The provision in C. C. P., sec. 95, allowing as cause for demurrer that there is another action pending between the same parties for the same cause, must be confined to the courts of the State, where the remedies are precisely the same; the object being to protect parties from vexation and the courts from multiplicity of suits. But in different states or governments the remedies are not the same, and there may be reasons why our courts should not take notice of proceedings outside of the State which would be applicable to our courts.
The general bearing upon the subject may be seen in 1 Robinson's Practice, p. 323-6. It has been held in New York that a suit pending in Massachusetts for the same cause could not be pleaded in New York. Browne v. Joy, 9 Johns, 221. And so it was held of a suit pending in the Court of the United States for the District of Virginia. Walsh v. Durbin, 12 Johns, 99. The same is also the English doctrine in regard to suits in foreign countries and in her provinces.

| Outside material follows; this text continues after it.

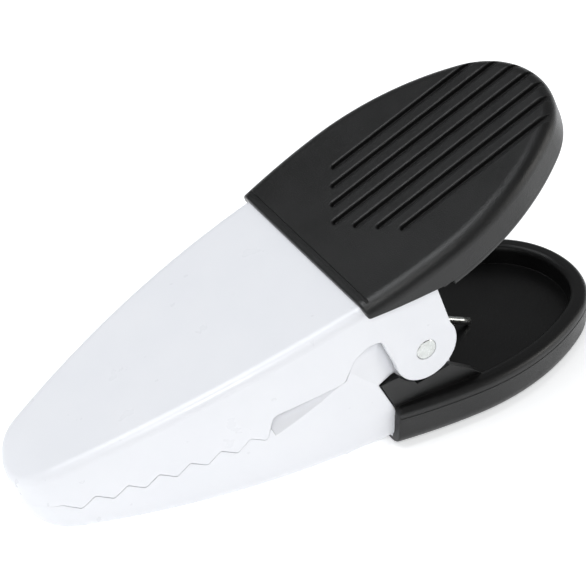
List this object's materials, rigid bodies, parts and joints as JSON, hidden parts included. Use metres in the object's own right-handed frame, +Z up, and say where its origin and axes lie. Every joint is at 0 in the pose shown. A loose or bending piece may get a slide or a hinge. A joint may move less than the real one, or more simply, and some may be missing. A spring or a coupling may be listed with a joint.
{
  "type": "bag clip",
  "caption": "Spring bag clip: two toothed pressed-steel jaws on one pin, held shut by a torsion spring, with ribbed plastic grips.",
  "frame": {"origin": "middle of the clip's box, on the table it lies on", "axes": "+X from the nose towards the grips, +Y across the clip along the pin, +Z up from the table"},
  "size_m": [0.1016, 0.0382, 0.0461],
  "materials": {
    "paint": "satin white paint",
    "grip": "fine textured black",
    "steel": "bright zinc plated"
  },
  "bodies": {
    "lower": {"lower_jaw": "paint", "lower_grip_cover": "grip", "lower_grip_liner": "grip", "torsion_spring": "steel"},
    "upper": {"upper_jaw": "paint", "upper_grip_cover": "grip", "upper_grip_liner": "grip", "pivot_pin": "steel"}
  },
  "joints": [
    {"name": "pivot", "type": "hinge", "parent": "lower", "child": "upper", "pos_m": [0.01076, 0, 0.01671], "axis": [0, 1, 0], "range_deg": [0, 42], "stiffness_Nm_per_rad": 0.48, "springref_deg": -29.79, "deforming": ["torsion_spring"]}
  ]
}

2. The entries of a merchant's clerk are not evidence against (34) third persons. It would be very dangerous if they were. They are not under oath and not subject to cross-examination. The clerk himself must be produced. If his memory be at fault it may be that he can refresh it by his entries — that is all.
PER CURIAM. No error.
Cited: Redfearn v. Austin, 88 N.C. 415; Curtis v. Piedmont Co., 109 N.C. 405; Kesterson v. R. R., 146 N.C. 277; Roberts v. Pratt, 152 N.C. 738; Carpenter v. Hanes, 162 N.C. 50; Ball-Thrash v. McCormick, ib., 473.